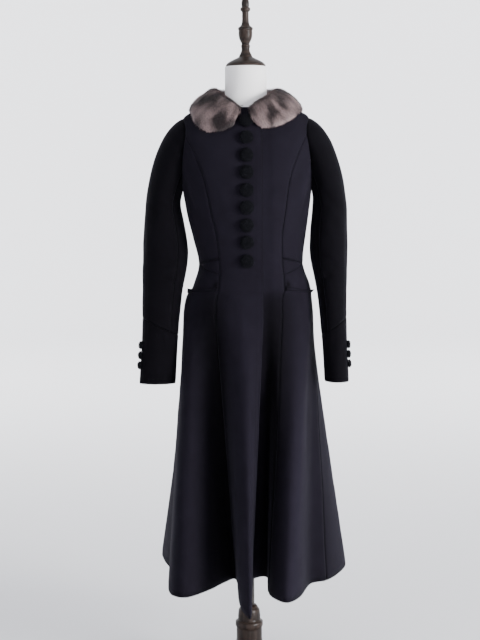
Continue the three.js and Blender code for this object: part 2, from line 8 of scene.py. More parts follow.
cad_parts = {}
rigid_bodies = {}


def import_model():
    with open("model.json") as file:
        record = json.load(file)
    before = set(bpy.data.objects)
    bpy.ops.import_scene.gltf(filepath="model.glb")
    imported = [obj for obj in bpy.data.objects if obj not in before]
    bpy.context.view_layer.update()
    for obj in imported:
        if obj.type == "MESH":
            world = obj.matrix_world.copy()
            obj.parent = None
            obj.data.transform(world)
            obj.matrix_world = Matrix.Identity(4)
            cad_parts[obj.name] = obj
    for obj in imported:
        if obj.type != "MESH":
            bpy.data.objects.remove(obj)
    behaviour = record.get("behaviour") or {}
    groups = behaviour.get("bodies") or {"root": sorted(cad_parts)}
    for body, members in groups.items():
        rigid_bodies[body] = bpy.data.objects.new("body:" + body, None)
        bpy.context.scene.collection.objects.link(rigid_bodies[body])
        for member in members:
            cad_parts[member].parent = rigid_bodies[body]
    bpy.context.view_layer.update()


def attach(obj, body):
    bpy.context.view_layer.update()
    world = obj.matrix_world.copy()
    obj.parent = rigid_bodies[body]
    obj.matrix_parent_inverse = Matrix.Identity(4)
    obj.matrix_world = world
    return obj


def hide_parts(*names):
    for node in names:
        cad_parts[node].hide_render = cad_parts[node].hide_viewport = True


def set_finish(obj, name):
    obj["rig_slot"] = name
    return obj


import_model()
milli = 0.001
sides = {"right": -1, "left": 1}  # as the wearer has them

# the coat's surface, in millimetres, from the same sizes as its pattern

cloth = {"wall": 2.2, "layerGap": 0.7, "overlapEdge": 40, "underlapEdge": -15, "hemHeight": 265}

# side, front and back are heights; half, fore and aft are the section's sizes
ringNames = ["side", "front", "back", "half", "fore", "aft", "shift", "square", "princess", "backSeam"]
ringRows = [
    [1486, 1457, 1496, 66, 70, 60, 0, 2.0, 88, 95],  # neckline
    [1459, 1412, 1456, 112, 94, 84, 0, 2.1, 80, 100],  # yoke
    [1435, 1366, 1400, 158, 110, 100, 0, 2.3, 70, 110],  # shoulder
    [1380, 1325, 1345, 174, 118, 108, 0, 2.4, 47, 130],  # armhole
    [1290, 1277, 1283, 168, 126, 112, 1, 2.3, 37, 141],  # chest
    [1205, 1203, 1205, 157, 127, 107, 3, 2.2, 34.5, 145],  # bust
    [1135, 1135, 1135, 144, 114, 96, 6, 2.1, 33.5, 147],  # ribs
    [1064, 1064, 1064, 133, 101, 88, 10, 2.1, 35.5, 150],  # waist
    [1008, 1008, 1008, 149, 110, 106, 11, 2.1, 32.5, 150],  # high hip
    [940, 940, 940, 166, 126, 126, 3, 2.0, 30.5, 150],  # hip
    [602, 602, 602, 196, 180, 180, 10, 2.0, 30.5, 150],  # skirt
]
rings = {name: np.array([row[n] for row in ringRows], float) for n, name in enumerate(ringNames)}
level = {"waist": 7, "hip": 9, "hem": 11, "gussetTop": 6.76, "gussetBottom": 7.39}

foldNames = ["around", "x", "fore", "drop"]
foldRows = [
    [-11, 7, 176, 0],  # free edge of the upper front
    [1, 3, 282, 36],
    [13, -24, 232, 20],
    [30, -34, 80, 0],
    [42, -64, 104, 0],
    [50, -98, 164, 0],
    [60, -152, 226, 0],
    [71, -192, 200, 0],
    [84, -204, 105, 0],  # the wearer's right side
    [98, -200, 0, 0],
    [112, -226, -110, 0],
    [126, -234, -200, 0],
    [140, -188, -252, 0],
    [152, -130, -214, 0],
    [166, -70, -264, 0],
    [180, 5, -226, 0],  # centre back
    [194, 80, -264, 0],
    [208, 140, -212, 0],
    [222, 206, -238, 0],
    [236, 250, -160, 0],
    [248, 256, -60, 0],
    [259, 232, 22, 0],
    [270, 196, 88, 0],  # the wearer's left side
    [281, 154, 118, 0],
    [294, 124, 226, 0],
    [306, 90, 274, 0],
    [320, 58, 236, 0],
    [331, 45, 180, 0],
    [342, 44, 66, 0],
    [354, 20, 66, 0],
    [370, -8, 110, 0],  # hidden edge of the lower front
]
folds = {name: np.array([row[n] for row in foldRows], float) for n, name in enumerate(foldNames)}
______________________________
Your objective – Output all of the data again, exactly.

Answer to this problem –
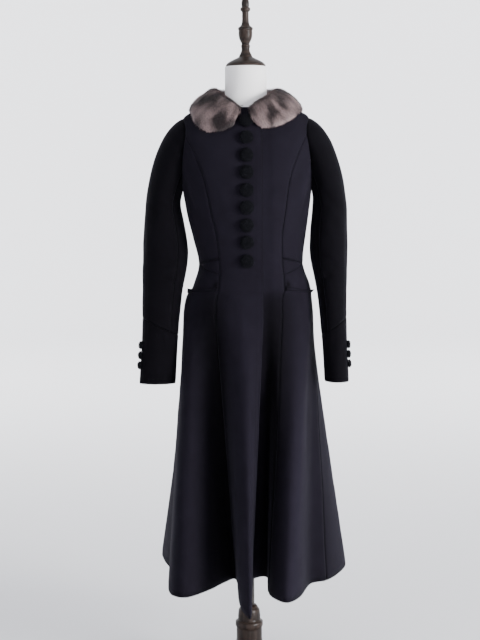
Continue the three.js and Blender code for this object: part 2, from line 8 of scene.py. More parts follow.
cad_parts = {}
rigid_bodies = {}


def import_model():
    with open("model.json") as file:
        record = json.load(file)
    before = set(bpy.data.objects)
    bpy.ops.import_scene.gltf(filepath="model.glb")
    imported = [obj for obj in bpy.data.objects if obj not in before]
    bpy.context.view_layer.update()
    for obj in imported:
        if obj.type == "MESH":
            world = obj.matrix_world.copy()
            obj.parent = None
            obj.data.transform(world)
            obj.matrix_world = Matrix.Identity(4)
            cad_parts[obj.name] = obj
    for obj in imported:
        if obj.type != "MESH":
            bpy.data.objects.remove(obj)
    behaviour = record.get("behaviour") or {}
    groups = behaviour.get("bodies") or {"root": sorted(cad_parts)}
    for body, members in groups.items():
        rigid_bodies[body] = bpy.data.objects.new("body:" + body, None)
        bpy.context.scene.collection.objects.link(rigid_bodies[body])
        for member in members:
            cad_parts[member].parent = rigid_bodies[body]
    bpy.context.view_layer.update()


def attach(obj, body):
    bpy.context.view_layer.update()
    world = obj.matrix_world.copy()
    obj.parent = rigid_bodies[body]
    obj.matrix_parent_inverse = Matrix.Identity(4)
    obj.matrix_world = world
    return obj


def hide_parts(*names):
    for node in names:
        cad_parts[node].hide_render = cad_parts[node].hide_viewport = True


def set_finish(obj, name):
    obj["rig_slot"] = name
    return obj


import_model()
milli = 0.001
sides = {"right": -1, "left": 1}  # as the wearer has them

# the coat's surface, in millimetres, from the same sizes as its pattern

cloth = {"wall": 2.2, "layerGap": 0.7, "overlapEdge": 40, "underlapEdge": -15, "hemHeight": 265}

# side, front and back are heights; half, fore and aft are the section's sizes
ringNames = ["side", "front", "back", "half", "fore", "aft", "shift", "square", "princess", "backSeam"]
ringRows = [
    [1486, 1457, 1496, 66, 70, 60, 0, 2.0, 88, 95],  # neckline
    [1459, 1412, 1456, 112, 94, 84, 0, 2.1, 80, 100],  # yoke
    [1435, 1366, 1400, 158, 110, 100, 0, 2.3, 70, 110],  # shoulder
    [1380, 1325, 1345, 174, 118, 108, 0, 2.4, 47, 130],  # armhole
    [1290, 1277, 1283, 168, 126, 112, 1, 2.3, 37, 141],  # chest
    [1205, 1203, 1205, 157, 127, 107, 3, 2.2, 34.5, 145],  # bust
    [1135, 1135, 1135, 144, 114, 96, 6, 2.1, 33.5, 147],  # ribs
    [1064, 1064, 1064, 133, 101, 88, 10, 2.1, 35.5, 150],  # waist
    [1008, 1008, 1008, 149, 110, 106, 11, 2.1, 32.5, 150],  # high hip
    [940, 940, 940, 166, 126, 126, 3, 2.0, 30.5, 150],  # hip
    [602, 602, 602, 196, 180, 180, 10, 2.0, 30.5, 150],  # skirt
]
rings = {name: np.array([row[n] for row in ringRows], float) for n, name in enumerate(ringNames)}
level = {"waist": 7, "hip": 9, "hem": 11, "gussetTop": 6.76, "gussetBottom": 7.39}

foldNames = ["around", "x", "fore", "drop"]
foldRows = [
    [-11, 7, 176, 0],  # free edge of the upper front
    [1, 3, 282, 36],
    [13, -24, 232, 20],
    [30, -34, 80, 0],
    [42, -64, 104, 0],
    [50, -98, 164, 0],
    [60, -152, 226, 0],
    [71, -192, 200, 0],
    [84, -204, 105, 0],  # the wearer's right side
    [98, -200, 0, 0],
    [112, -226, -110, 0],
    [126, -234, -200, 0],
    [140, -188, -252, 0],
    [152, -130, -214, 0],
    [166, -70, -264, 0],
    [180, 5, -226, 0],  # centre back
    [194, 80, -264, 0],
    [208, 140, -212, 0],
    [222, 206, -238, 0],
    [236, 250, -160, 0],
    [248, 256, -60, 0],
    [259, 232, 22, 0],
    [270, 196, 88, 0],  # the wearer's left side
    [281, 154, 118, 0],
    [294, 124, 226, 0],
    [306, 90, 274, 0],
    [320, 58, 236, 0],
    [331, 45, 180, 0],
    [342, 44, 66, 0],
    [354, 20, 66, 0],
    [370, -8, 110, 0],  # hidden edge of the lower front
]
folds = {name: np.array([row[n] for row in foldRows], float) for n, name in enumerate(foldNames)}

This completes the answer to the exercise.